:: Your instructions ::
Only the lines from the one containing "module pack_screws() color([0.6, 0.6, 0.62])" through the one containing "cad_parts[node].hide_render = cad_parts[node].hide_viewport" are wanted. Give them again exactly, both ends included.
Data section start
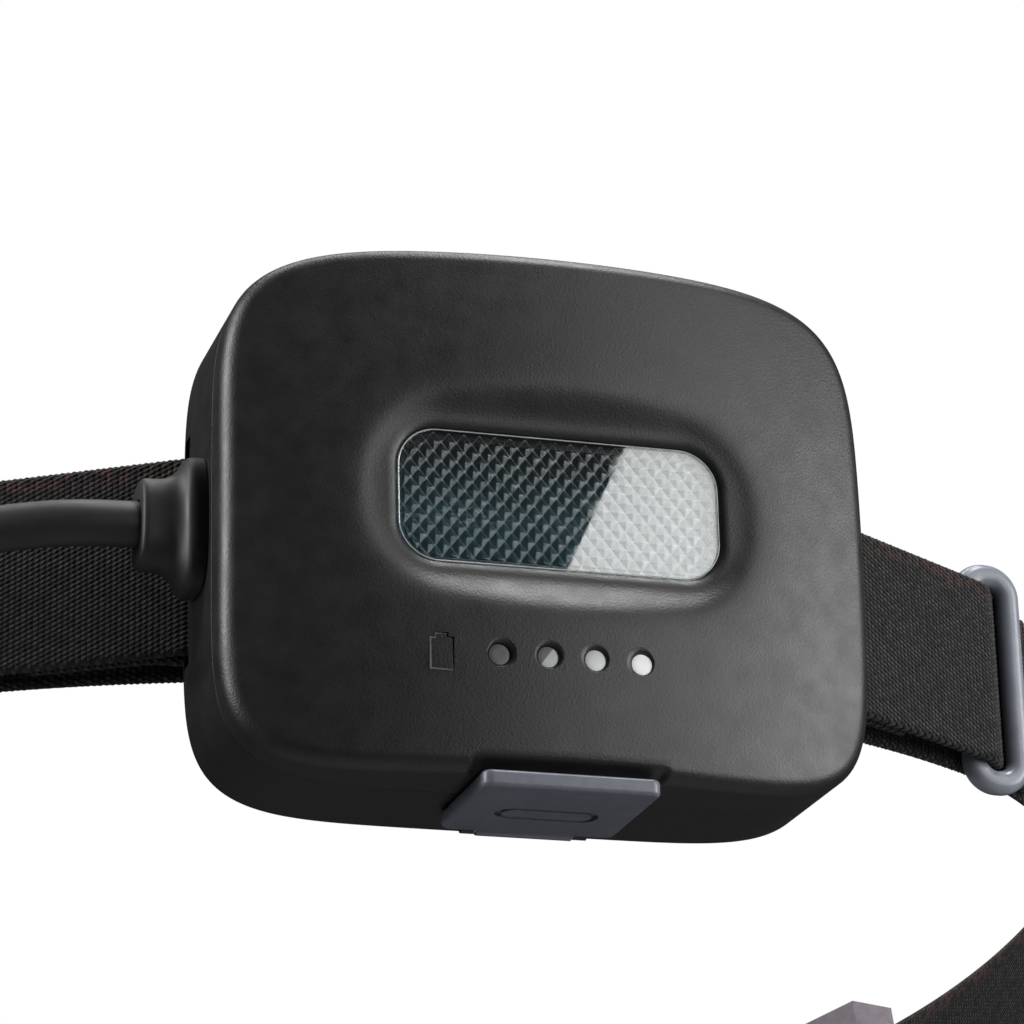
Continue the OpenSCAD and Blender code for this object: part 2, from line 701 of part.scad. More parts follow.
module cell_tabs() color([0.8, 0.8, 0.8]) at_pack() for (s = [-1, 1])
    translate([s * (cell_l / 2 + 0.15), cell_y, cell_z]) {
        translate([-0.15, -3, -3]) cube([0.3, 6, 15.5]);
    }

module cell_board() color([0.05, 0.3, 0.2]) at_pack() translate([0, cell_y, cell_z + 10.2])
    linear_extrude(1.2) rounded(50, 14, 1);

module pack_screws() color([0.6, 0.6, 0.62]) at_pack() screw_places(pack_screw_x, pack_screw_z) {
    rod_y(screw_r, pack_front_y + 8, pack_split_y + 8);
    rod_y(screw_head_r, pack_front_y + 5.6, pack_front_y + 7);
    rod_y(screw_r, pack_front_y + 6.9, pack_front_y + 8.1);
}

front_shell();
rear_shell();
shell_seal();
lens();
lens_gasket();
reflector();
led_board();
leds();
heat_spreader();
light_pipes();
control_board();
gauge_leds();
usb_port();
port_cover();
cover_pin();
power_button();
tact_switch();
switch_board();
shell_screws();
cable_gland();
lead();
lead_clips();
forehead_band();
strap_left();
strap_right();
ring_left();
ring_right();
side_band_left();
side_band_right();
adjuster();
pack_base();
pack_cover();
pack_seal();
pack_gland();
cell();
cell_tabs();
cell_board();
pack_screws();
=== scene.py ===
"""Headlamp: the looks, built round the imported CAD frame. Lengths in the tables below are millimetres."""
import math

import bmesh
import bpy
import numpy as np
from mathutils import Matrix, Vector


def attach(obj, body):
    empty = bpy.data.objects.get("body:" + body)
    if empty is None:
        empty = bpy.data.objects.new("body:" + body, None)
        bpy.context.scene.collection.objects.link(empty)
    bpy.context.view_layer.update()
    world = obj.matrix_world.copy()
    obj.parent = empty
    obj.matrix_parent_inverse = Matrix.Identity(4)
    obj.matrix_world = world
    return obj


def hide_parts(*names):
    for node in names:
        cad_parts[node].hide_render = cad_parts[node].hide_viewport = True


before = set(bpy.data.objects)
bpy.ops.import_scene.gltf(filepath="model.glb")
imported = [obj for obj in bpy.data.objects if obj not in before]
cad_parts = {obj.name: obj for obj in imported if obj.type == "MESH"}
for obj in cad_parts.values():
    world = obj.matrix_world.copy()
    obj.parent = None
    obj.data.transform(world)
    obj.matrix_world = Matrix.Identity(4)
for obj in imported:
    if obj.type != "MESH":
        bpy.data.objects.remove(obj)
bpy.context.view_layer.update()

MM = 0.001
ROOT = "headlamp"
LAMP = np.array([0.0, -25.4, 0.4])          # the lamp's own zero: middle of the face

# ---------------------------------------------------------------- camera

EYE = Vector((-0.10683, -0.35027, -0.12712))
LOOK = Vector((0.27863, 0.89513, 0.34802))
RIGHT = Vector((0.95708, -0.28891, -0.02315))
UP = Vector((-0.07982, -0.33953, 0.93720))

cam_data = bpy.data.cameras.new("camera")
cam_data.lens = 136.697
cam_data.sensor_width = 36
cam_data.clip_start = 0.01
cam = bpy.data.objects.new("camera", cam_data)
bpy.context.collection.objects.link(cam)
cam.matrix_world = Matrix([[RIGHT[i], UP[i], -LOOK[i], EYE[i]] for i in range(3)] + [[0, 0, 0, 1]])
bpy.context.scene.camera = cam


# ---------------------------------------------------------------- mesh helpers

def mesh_obj(name, verts, faces, body=ROOT, replaces=(), mats=(), uv=None, smooth=True, at=None):
    """Makes a piece from vertices in millimetres; at moves them, such as by LAMP."""
    v = np.asarray(verts, float)
    if at is not None:
        v = v + at
    me = bpy.data.meshes.new(name)
    me.from_pydata((v * MM).tolist(), [], faces)
    me.validate()
    if uv is not None:
        layer = me.uv_layers.new(name="UVMap")
        idx = np.zeros(len(me.loops), int)
        me.loops.foreach_get("vertex_index", idx)
        layer.data.foreach_set("uv", np.asarray(uv, float)[idx].ravel())
    me.polygons.foreach_set("use_smooth", [smooth] * len(me.polygons))
    for m in mats:
        me.materials.append(m)
    ob = bpy.data.objects.new(name, me)
    bpy.context.collection.objects.link(ob)
    if body:
        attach(ob, body)
    if replaces:
        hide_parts(*replaces)
    return ob


def tube_faces(n_rings, n, closed_path=False):
    """Faces of a tube with n vertices in each ring, capped at both ends unless its path is closed."""
    faces = []
    last = n_rings if closed_path else n_rings - 1
    for i in range(last):
        a, b = i * n, ((i + 1) % n_rings) * n
        for k in range(n):
            k2 = (k + 1) % n
            faces.append([a + k, a + k2, b + k2, b + k])
    if not closed_path:
        faces += [list(range(n))[::-1], [(n_rings - 1) * n + k for k in range(n)]]
    return faces


def fix_normals(ob):
    bm = bmesh.new()
    bm.from_mesh(ob.data)
    bmesh.ops.recalc_face_normals(bm, faces=bm.faces)
    bm.to_mesh(ob.data)
    bm.free()


def boolean(ob, cutter, operation="DIFFERENCE"):
    """Applies a boolean and removes the cutter."""
    mod = ob.modifiers.new("cut", "BOOLEAN")
    mod.operation = operation
    mod.solver = "EXACT"
    mod.object = cutter
    apply_modifiers(ob)
    bpy.data.objects.remove(cutter)


def apply_modifiers(ob):
    dg = bpy.context.evaluated_depsgraph_get()
    me = bpy.data.meshes.new_from_object(ob.evaluated_get(dg), depsgraph=dg)
    old = ob.data
    ob.modifiers.clear()
    ob.data = me
    bpy.data.meshes.remove(old)


def sharp_by_angle(ob, degrees):
    """Shades smooth, apart from edges that turn by more than this."""
    me = ob.data
    bm = bmesh.new()
    bm.from_mesh(me)
    limit = math.radians(degrees)
    for e in bm.edges:
        e.smooth = len(e.link_faces) == 2 and e.calc_face_angle(0.0) < limit
    for f in bm.faces:
        f.smooth = True
    bm.to_mesh(me)
    bm.free()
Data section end
:: Solution to this exercise ::
module pack_screws() color([0.6, 0.6, 0.62]) at_pack() screw_places(pack_screw_x, pack_screw_z) {
    rod_y(screw_r, pack_front_y + 8, pack_split_y + 8);
    rod_y(screw_head_r, pack_front_y + 5.6, pack_front_y + 7);
    rod_y(screw_r, pack_front_y + 6.9, pack_front_y + 8.1);
}

front_shell();
rear_shell();
shell_seal();
lens();
lens_gasket();
reflector();
led_board();
leds();
heat_spreader();
light_pipes();
control_board();
gauge_leds();
usb_port();
port_cover();
cover_pin();
power_button();
tact_switch();
switch_board();
shell_screws();
cable_gland();
lead();
lead_clips();
forehead_band();
strap_left();
strap_right();
ring_left();
ring_right();
side_band_left();
side_band_right();
adjuster();
pack_base();
pack_cover();
pack_seal();
pack_gland();
cell();
cell_tabs();
cell_board();
pack_screws();
=== scene.py ===
"""Headlamp: the looks, built round the imported CAD frame. Lengths in the tables below are millimetres."""
import math

import bmesh
import bpy
import numpy as np
from mathutils import Matrix, Vector


def attach(obj, body):
    empty = bpy.data.objects.get("body:" + body)
    if empty is None:
        empty = bpy.data.objects.new("body:" + body, None)
        bpy.context.scene.collection.objects.link(empty)
    bpy.context.view_layer.update()
    world = obj.matrix_world.copy()
    obj.parent = empty
    obj.matrix_parent_inverse = Matrix.Identity(4)
    obj.matrix_world = world
    return obj


def hide_parts(*names):
    for node in names:
        cad_parts[node].hide_render = cad_parts[node].hide_viewport = True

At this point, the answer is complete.